O negócio terá uma marca, a ser anunciada nos próximos meses, e as varejistas parceiras da plataforma manterão suas políticas comerciais de forma separada. Segurado diz que empresas como Ambev, Coca, Heineken, JBS e BRF estão a par do modelo a ser criado, e devem entrar como parceiros num segundo momento, com acesso a base de dados gerada por cada rede de forma individualizada.
“Temos no planejamento ações de publicidade a serem criadas na plataforma, com participação da indústria, com verba em propaganda e nos lançamentos, por exemplo. Eles já anteciparam interesse que isso avance e vêm apoiando que novos canais digitais cresçam”, diz. A concentração maior do mercado nas mãos de poucas plataformas ou redes incomoda fornecedores porque reduz seu poder de barganha.
Paralelamente, vem sendo discutida a criação de um banco das supermercadistas. “Há o caminho de fazer um M&A [sigla para fusão e aquisição], com recursos da rodada de busca de investidores em andamento. É tudo um mesmo pacote. A ideia é ter um banco já com uma adquirente [braço que faz intermediação de pagamentos], de forma que possamos reposicionar a sua atividade com foco no setor”.
O vice-presidente preferiu não detalhar essas negociações. O que se viu recentemente foram alguns bancos comprando adquirentes e redes criando esse braço próprio, sem envolvimento de entidades setoriais. O difícil, nesses projetos, é a necessidade de capital de terceiros, num momento de mercado mais fechado, assim como eventual rejeição entre associados.
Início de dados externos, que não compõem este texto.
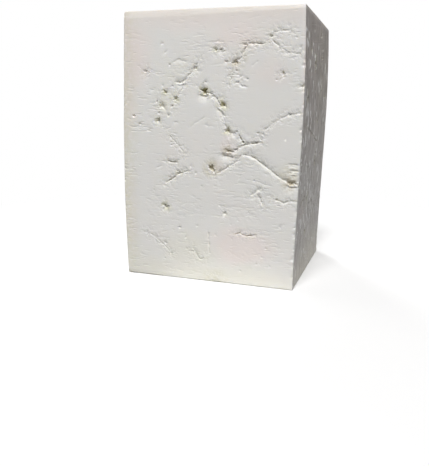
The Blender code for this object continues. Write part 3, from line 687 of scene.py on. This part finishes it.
def relief_of(points, name):
    """How far points of a side lie outside its marks, and how deep they sink.

    The distances are three: to the main marks and flecks, to the fine marks and to the crumbly patches.
    """
    points = in_table(points, name)
    main, fine, crumbles, flecks = marks_of(name)
    gaps, deep = [], []
    for cracks, pits in (main, fine):
        crack_gap, crack_depth = deepest(points, cracks, crack_relief)
        pit_gap, pit_depth = deepest(points, pits, pit_relief)
        gaps.append(np.minimum(crack_gap, pit_gap))
        deep.append(np.maximum(crack_depth, pit_depth))
    patch_gap, worn = deepest(points, crumbles, crumble_relief)
    if flecks:
        fleck_gap, proud = deepest(points, flecks, fleck_relief)
        gaps[0] = np.minimum(gaps[0], fleck_gap)
        worn = worn + SKIN_SINK - proud
    return (*gaps, patch_gap), sum(deep) + worn


def drift(x, z, layer):
    """Two smooth noises at a place, each from -1 to 1."""
    place = Vector((x, z, layer))
    return Vector((noise.noise(place), noise.noise(place + Vector((0, 0, DRIFT_GAP)))))


def patches(points, areas):
    """How strongly each point lies in the areas, from 0 to 1. The areas have soft, uneven rims."""
    strength = np.zeros(len(points))
    wander = 2.5 * np.array([drift(x / 9, z / 9, 1.5) for x, z in points])
    for along, up, half_width, half_height, most in areas:
        radius = np.hypot(*((points + wander - (along, up)) / (half_width, half_height)).T)
        strength = np.maximum(strength, most * np.clip(1.7 - 1.4 * radius, 0, 1))
    return strength


def stained(points, name):
    """How near each point is to cracks and pits, how stained by whey, and how brown the stain is."""
    cracks, pits = marks_of(name)[0]
    points = in_table(points, name)
    near, stain, brown = np.zeros(len(points)), np.zeros(len(points)), np.zeros(len(points))
    for crack in cracks:
        gap = from_line(points, crack.line)[0]
        near = np.maximum(near, np.clip(1.1 - gap / 4, 0, 1))
        stain = np.maximum(stain, 0.3 * min(crack.slit, 1) * np.clip(1 - gap / 1.6, 0, 1))
    for pit in pits:
        gap = np.hypot(*(points - (pit.along, pit.up)).T)
        near = np.maximum(near, np.clip(1.2 - gap / (3 + pit.half_width), 0, 1))
        strength = min(max((pit.depth - 0.5) / 0.9, 0.25), 1)
        stain = np.maximum(stain, strength * np.clip(1.25 - gap / (1.6 * pit.half_width), 0, 1))
        brown = np.maximum(brown, pit.brown * np.clip(1.8 - gap / (2 * pit.half_width), 0, 1))
    if name == "front":
        stain = np.maximum(stain, 0.35 * np.clip((-36 - points[:, 0]) / 7, 0, 1))
    else:
        stain = 0.6 * stain
    if name in BROWN_AREAS:
        tinted = patches(points, BROWN_AREAS[name])
        stain, brown = np.maximum(stain, tinted), np.maximum(brown, 2 * tinted)
    return near, stain, np.minimum(brown, 1)


def stray(points, reach):
    """Points moved about by smooth noise, which makes the lips of the marks ragged."""
    moved = points.copy()
    for i, (x, z) in enumerate(points):
        moved[i] += reach * (drift(x / 2.2, z / 2.2, 0.5) + 0.6 * drift(x / 0.8, z / 0.8, 7.5))
    return moved


def numbers(items, field, width):
    """A field of a mesh's items as an array."""
    values = np.empty(len(items) * width, np.float32)
    items.foreach_get(field, values)
    return values.reshape(-1, width).astype(float)


def subdivide(items, kind, chosen, cuts):
    """Divides the chosen edges or faces of the mesh that is in object mode."""
    bpy.ops.object.mode_set(mode="EDIT")
    bpy.ops.mesh.select_mode(type=kind)
    bpy.ops.mesh.select_all(action="DESELECT")
    bpy.ops.object.mode_set(mode="OBJECT")
    items.foreach_set("select", chosen)
    bpy.ops.object.mode_set(mode="EDIT")
    bpy.ops.mesh.subdivide(number_cuts=cuts)
    bpy.ops.object.mode_set(mode="OBJECT")


def round_edges(block, shape):
    """Rounds the box's edges, each group by its own width."""
    layer = block.data.attributes.new("bevel_weight_edge", "FLOAT", "EDGE")
    for edge in block.data.edges:
        middle = sum((block.data.vertices[i].co for i in edge.vertices), Vector()) / 2 / MM
        level = round((middle.z - LOW[2]) / SIZE[2], 1)
        front = shape.left_round if middle.x < 0 else shape.cut_round
        upright = shape.back_round if middle.y > 0 else front
        top = shape.back_round if middle.x < LOW[0] + 1 or middle.y > HIGH[1] - 1 else shape.top_round
        width = {0: shape.base_round, 1: top}.get(level, upright)
        layer.data[edge.index].value = width / shape.back_round
    rounding = block.modifiers.new("rounded edges", "BEVEL")
    rounding.limit_method = "WEIGHT"
    rounding.width = shape.back_round
    rounding.segments = 5
    bpy.ops.object.modifier_apply(modifier=rounding.name)


def divide(block, shape):
    """Divides the plain sides evenly along each axis."""
    for axis in range(3):
        ends = numbers(block.data.vertices, "co", 3) / MM
        pairs = np.empty(len(block.data.edges) * 2, np.int32)
        block.data.edges.foreach_get("vertices", pairs)
        runs = np.abs(np.diff(ends[pairs.reshape(-1, 2)], axis=1)[:, 0])
        straight = (runs[:, axis] > SIZE[axis] / 2) & (runs.sum(axis=1) - runs[:, axis] < 0.1)
        subdivide(block.data.edges, "EDGE", straight, round(SIZE[axis] * MM / shape.cell) - 1)


def refine(block):
    """Divides the faces round the marks more finely, in passes that close in on them."""
    for front_margins, other_margins in REFINEMENTS:
        centres = numbers(block.data.polygons, "center", 3) / MM
        normals = numbers(block.data.polygons, "normal", 3)
        chosen = np.zeros(len(centres), bool)
        for name in SIDES:
            along, up, out = side_arrays(name)
            facing = np.flatnonzero(normals @ out > FACING)
            gaps, _ = relief_of(centres[facing] @ np.stack((along, up), axis=1), name)
            margins = front_margins if name == "front" else other_margins
            limits = [(gap, margin) for gap, margin in zip(gaps, margins) if margin is not None]
            close = np.any([gap < margin for gap, margin in limits], axis=0)
            if name == "front" and front_margins[2] is not None:
                close |= centres[facing, 2] > HIGH[2] - TOP_BAND
            chosen[facing] = close
        subdivide(block.data.polygons, "FACE", chosen, 1)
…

“Governança e transparência têm que ser um dos pilares, como sigilo total dos dados de cada rede, mas isso já está claro entre os associados. De qualquer forma, é mais provável que já lancem o marketplace, que não opera com exclusividade [a cadeia pode estar em várias plataformas ao mesmo tempo] e deixem para depois o fundo, que é mais complexo”, diz o diretor de uma rede de minimercados.
“O problema do fundo é que as redes nem sempre querem colocar os seus melhores ativos na cesta, o que vira um problema. Não adianta vir com loja ruim”, afirma ele. Contatos iniciais já foram feitos com gestoras como XP e BTG, para ver o interesse nessa estruturação. Procuradas, ambas não comentaram. Trata-se de um formato tradicional de investimento: cada rede aporta lojas ou centrais, separadamente, e, após a venda remunera o fundo com aluguel pelo ativo vendido. Ganham liquidez com isso, reforçando caixa e reduzindo eventual alavancagem.
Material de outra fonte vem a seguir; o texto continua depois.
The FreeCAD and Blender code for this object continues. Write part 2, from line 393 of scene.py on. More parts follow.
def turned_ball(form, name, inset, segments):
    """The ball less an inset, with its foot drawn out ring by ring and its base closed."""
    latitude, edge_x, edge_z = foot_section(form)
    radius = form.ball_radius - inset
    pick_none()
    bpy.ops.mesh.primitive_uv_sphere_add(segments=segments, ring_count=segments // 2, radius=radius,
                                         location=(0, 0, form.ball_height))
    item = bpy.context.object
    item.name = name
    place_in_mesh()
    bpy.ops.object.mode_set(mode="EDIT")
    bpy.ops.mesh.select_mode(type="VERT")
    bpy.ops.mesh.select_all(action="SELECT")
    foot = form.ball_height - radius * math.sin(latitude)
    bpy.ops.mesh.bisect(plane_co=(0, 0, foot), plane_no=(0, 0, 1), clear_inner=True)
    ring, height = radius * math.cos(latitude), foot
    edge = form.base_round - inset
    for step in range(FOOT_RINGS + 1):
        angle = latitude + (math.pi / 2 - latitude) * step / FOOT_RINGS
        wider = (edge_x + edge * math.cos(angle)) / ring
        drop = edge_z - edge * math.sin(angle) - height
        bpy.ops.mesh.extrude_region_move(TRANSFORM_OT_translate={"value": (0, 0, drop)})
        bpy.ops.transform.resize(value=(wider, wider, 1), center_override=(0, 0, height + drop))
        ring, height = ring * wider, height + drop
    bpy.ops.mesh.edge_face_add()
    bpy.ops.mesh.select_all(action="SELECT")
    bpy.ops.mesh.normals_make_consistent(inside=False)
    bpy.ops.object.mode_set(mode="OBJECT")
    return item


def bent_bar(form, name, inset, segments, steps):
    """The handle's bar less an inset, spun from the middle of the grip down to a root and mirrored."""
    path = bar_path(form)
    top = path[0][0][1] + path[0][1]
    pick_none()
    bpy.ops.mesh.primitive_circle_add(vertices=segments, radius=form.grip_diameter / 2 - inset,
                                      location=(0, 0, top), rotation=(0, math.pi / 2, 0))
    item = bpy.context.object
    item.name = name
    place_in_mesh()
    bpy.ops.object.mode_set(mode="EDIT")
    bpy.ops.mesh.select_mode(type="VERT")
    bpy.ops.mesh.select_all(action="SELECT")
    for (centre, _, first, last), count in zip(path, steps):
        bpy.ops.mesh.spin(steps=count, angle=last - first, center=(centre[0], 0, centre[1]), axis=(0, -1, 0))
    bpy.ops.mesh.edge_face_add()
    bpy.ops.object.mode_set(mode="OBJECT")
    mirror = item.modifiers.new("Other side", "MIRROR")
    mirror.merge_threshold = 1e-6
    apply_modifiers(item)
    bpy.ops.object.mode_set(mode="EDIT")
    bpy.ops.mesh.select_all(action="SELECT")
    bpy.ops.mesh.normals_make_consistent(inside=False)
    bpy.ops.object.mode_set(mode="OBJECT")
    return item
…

Para Eduardo Terra, sócio-diretor da BTR Educação e Consultoria, o que muda agora é a pressão maior nos negócios das empresas, com a entrada no mercado dos aplicativos e o avanço na área de varejistas de outros segmentos, como Americanas e Magazine Luiza. “As empresas nunca estiveram tão conscientes de que precisam se mexer e rever modelos de atuação. E as associações entenderam a necessidade de buscar postura mais ativa. A questão é se a consciência das redes será o bastante para essa mudança mais profunda”, diz.
Com base no ranking geral do setor, as cinco redes líderes são donas de cerca de 25% do mercado. Estão nesse grupo Carrefour, GPA (ambos controlados por franceses) e os chilenos do Cencosud. Mas redes controladas por grupos locais representam mais de 70% do mercado – algumas são muito fortes regionalmente, mas parte está fora de marketplaces e tem gestão de patrimônio pouco avançada.